→ **Dataset content**
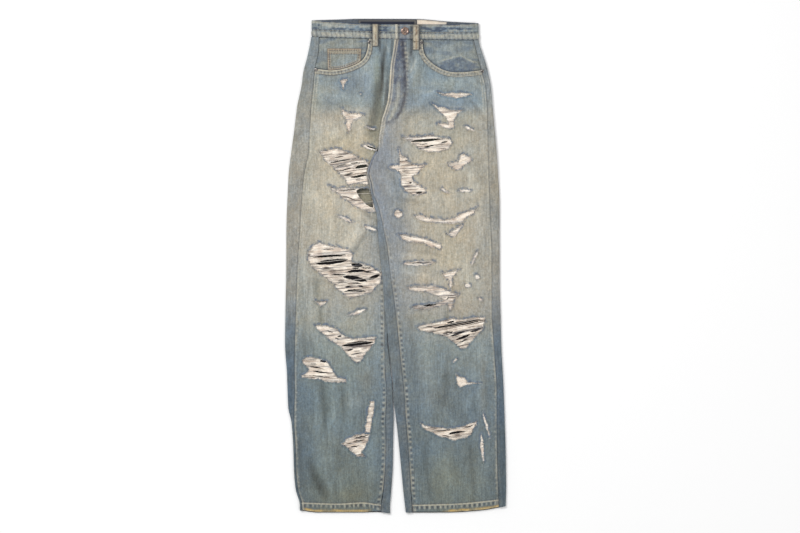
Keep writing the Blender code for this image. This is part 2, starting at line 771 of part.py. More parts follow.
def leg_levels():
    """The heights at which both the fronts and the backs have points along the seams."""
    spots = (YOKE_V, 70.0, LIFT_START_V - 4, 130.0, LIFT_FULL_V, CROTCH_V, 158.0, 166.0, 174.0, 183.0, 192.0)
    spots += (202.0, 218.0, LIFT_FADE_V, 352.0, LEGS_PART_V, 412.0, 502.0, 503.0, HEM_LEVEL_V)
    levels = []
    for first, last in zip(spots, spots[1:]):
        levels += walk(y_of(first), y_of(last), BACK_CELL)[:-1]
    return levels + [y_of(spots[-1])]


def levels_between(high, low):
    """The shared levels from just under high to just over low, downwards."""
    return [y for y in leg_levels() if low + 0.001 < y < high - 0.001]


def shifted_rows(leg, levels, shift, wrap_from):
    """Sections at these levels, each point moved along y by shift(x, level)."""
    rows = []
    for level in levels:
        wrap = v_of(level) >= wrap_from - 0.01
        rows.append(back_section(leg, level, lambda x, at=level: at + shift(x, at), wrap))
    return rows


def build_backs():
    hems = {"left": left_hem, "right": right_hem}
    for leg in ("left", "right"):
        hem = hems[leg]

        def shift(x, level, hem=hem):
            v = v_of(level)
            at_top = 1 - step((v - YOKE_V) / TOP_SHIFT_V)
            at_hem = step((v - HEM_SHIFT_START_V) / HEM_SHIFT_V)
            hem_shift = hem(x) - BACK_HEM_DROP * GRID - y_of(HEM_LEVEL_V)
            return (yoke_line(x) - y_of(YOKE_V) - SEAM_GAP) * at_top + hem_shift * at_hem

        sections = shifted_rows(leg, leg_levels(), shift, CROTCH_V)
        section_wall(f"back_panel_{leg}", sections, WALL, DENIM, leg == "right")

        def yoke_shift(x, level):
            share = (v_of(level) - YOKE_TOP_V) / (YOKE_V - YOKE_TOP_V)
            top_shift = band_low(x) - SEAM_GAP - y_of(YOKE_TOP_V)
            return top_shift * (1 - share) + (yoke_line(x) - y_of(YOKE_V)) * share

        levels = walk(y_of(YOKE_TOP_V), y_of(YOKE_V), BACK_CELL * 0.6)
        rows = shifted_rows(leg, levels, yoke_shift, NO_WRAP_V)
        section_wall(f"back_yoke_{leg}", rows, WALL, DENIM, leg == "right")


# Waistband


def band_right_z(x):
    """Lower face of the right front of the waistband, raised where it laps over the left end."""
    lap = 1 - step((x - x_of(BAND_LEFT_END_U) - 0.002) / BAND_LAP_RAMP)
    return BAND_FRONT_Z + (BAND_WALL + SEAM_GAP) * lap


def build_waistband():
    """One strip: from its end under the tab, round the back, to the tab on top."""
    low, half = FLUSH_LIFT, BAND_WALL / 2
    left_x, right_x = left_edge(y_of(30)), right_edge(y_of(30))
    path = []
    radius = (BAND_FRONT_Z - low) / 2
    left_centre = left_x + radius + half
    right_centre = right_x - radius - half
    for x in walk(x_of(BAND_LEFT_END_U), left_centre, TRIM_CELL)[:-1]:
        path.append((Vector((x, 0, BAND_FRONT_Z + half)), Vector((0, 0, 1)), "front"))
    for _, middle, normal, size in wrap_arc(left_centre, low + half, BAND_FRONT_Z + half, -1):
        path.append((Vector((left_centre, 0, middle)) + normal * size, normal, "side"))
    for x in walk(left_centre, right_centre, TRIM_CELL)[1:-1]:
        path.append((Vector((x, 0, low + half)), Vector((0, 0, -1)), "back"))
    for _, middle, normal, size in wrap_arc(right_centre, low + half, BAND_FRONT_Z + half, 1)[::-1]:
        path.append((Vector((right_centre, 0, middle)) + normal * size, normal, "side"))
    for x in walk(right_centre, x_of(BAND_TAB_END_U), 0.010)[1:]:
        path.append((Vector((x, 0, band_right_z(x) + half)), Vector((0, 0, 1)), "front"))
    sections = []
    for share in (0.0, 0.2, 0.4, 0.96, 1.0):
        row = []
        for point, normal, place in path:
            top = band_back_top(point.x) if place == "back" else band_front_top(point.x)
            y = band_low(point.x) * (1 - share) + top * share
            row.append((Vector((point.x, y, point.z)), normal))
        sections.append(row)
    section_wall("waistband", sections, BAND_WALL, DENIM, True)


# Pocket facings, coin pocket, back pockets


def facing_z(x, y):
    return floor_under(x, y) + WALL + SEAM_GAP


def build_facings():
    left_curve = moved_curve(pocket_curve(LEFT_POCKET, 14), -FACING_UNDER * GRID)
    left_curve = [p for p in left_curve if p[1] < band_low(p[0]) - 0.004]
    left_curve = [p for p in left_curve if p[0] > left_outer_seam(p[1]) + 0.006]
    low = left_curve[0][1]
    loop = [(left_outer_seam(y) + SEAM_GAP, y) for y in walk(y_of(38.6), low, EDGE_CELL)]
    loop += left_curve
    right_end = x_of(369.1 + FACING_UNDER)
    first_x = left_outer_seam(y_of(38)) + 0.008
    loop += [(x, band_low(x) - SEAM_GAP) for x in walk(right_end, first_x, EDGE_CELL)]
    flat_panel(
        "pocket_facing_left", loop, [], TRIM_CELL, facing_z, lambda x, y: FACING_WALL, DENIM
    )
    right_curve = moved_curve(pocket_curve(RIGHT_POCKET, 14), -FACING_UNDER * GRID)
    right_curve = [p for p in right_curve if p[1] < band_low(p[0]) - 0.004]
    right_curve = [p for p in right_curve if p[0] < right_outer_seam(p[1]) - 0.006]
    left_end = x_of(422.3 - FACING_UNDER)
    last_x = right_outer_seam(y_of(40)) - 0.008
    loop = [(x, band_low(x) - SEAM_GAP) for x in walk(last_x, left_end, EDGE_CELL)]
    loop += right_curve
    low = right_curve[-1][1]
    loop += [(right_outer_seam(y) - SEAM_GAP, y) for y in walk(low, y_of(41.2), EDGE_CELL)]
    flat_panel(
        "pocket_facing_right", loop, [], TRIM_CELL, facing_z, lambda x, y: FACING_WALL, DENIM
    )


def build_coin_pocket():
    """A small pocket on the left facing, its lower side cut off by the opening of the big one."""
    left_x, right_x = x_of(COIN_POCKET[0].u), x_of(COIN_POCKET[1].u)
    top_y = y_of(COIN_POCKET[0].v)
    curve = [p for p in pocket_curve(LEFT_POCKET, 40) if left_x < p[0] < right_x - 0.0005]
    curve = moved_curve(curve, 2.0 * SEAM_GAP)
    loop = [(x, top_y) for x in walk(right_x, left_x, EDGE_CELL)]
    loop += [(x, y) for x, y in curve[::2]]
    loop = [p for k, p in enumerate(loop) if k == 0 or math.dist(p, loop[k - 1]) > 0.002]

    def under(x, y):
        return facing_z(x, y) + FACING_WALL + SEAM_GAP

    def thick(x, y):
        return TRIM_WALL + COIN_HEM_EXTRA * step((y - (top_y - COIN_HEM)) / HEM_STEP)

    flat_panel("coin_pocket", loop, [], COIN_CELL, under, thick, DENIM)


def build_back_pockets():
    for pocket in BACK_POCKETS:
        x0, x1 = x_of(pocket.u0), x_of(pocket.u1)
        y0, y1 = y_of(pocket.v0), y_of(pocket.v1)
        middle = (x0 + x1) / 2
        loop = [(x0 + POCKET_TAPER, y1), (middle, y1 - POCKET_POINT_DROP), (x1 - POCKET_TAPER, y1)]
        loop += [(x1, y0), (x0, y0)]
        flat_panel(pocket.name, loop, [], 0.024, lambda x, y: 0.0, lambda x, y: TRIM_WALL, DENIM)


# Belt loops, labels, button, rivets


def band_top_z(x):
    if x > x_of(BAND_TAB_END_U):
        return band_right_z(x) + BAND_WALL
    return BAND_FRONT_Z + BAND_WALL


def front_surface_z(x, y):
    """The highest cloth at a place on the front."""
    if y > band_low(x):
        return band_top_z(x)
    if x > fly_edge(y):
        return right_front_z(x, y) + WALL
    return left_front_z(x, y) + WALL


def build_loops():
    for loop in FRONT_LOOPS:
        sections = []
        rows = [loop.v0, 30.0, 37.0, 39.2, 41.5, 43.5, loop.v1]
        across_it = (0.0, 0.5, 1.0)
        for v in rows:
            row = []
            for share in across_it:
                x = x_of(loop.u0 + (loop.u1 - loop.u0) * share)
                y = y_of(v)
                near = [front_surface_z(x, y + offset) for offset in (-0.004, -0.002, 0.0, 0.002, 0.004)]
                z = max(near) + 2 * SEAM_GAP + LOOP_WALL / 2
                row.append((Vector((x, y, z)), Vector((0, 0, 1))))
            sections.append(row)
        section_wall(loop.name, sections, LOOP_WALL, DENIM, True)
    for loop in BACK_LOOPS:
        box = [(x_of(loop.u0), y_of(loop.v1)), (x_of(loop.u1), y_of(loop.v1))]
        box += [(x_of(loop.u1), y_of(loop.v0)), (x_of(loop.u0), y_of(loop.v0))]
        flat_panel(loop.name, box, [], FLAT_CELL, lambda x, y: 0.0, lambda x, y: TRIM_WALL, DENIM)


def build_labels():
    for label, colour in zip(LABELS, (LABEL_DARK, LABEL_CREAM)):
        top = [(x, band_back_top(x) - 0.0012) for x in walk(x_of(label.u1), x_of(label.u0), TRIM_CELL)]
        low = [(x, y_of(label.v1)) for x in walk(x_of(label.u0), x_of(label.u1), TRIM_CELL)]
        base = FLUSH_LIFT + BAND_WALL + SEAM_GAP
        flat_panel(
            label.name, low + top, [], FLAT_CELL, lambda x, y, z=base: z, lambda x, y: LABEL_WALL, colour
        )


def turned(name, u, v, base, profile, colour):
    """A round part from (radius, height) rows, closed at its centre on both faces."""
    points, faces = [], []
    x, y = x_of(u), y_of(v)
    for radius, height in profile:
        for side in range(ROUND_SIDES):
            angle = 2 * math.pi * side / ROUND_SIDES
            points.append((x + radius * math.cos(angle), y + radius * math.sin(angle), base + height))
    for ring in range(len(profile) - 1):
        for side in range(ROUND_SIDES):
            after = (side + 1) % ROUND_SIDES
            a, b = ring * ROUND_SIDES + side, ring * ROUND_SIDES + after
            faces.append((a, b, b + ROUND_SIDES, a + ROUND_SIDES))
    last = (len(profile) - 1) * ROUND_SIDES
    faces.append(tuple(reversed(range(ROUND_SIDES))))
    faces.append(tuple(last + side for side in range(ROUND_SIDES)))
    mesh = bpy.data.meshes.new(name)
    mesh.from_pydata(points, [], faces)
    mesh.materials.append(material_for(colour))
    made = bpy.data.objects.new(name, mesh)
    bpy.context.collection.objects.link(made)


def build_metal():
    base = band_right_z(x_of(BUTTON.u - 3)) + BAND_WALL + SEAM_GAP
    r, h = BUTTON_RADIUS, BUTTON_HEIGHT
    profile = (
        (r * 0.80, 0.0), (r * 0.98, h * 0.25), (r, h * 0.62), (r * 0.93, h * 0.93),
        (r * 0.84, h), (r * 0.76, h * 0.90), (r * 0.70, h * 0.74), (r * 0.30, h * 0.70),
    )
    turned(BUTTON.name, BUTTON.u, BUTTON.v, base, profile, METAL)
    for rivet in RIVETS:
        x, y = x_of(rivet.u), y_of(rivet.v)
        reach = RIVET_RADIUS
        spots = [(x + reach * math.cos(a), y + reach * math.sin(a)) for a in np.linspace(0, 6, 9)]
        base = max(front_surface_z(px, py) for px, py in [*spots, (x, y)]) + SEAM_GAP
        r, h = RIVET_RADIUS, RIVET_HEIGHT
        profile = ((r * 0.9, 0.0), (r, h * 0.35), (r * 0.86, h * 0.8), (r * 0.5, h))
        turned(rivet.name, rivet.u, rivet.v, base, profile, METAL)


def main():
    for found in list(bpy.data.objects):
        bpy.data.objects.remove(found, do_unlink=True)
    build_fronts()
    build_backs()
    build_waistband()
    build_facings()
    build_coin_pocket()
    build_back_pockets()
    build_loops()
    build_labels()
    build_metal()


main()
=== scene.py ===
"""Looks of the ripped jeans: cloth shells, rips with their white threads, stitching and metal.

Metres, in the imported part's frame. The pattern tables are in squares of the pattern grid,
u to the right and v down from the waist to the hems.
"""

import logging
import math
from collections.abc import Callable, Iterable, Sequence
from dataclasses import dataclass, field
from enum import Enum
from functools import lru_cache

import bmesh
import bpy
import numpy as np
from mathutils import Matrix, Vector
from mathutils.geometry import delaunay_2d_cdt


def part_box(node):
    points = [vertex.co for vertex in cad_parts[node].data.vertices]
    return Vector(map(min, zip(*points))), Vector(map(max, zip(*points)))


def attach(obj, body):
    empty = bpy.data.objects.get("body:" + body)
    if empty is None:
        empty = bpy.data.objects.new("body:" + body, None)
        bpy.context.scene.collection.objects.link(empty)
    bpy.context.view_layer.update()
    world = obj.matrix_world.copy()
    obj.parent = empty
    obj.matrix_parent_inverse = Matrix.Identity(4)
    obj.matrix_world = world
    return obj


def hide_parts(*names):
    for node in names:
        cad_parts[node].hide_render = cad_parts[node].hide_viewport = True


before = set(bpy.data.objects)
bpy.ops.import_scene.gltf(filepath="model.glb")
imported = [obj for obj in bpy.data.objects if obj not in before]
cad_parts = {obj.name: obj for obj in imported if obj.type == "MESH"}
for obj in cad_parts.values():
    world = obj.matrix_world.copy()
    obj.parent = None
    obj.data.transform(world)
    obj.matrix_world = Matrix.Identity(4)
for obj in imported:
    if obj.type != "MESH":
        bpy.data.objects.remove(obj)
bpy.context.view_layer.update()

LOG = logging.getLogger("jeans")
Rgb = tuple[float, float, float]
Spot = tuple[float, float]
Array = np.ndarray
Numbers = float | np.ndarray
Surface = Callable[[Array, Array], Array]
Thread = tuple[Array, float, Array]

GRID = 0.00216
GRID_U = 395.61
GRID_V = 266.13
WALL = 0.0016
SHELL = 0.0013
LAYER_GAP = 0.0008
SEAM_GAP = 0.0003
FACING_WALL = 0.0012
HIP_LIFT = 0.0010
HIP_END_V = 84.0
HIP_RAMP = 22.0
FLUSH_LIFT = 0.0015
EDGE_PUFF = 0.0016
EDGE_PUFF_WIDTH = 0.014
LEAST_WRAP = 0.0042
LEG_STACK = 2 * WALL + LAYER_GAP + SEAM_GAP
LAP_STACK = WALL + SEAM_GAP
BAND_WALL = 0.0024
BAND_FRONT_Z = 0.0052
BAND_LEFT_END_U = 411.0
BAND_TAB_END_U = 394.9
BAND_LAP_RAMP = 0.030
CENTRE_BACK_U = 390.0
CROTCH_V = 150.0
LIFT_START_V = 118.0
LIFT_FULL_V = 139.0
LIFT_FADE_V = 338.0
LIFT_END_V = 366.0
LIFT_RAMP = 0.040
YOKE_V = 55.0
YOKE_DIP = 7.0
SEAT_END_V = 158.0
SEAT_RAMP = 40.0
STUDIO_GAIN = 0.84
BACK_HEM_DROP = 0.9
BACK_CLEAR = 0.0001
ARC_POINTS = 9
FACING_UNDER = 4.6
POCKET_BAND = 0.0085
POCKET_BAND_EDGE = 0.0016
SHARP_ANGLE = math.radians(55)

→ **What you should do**
Scan the material line by line and report each one that contains "empty".

→ **Finished task**
    empty = bpy.data.objects.get("body:" + body)
    if empty is None:
        empty = bpy.data.objects.new("body:" + body, None)
        bpy.context.scene.collection.objects.link(empty)
    obj.parent = empty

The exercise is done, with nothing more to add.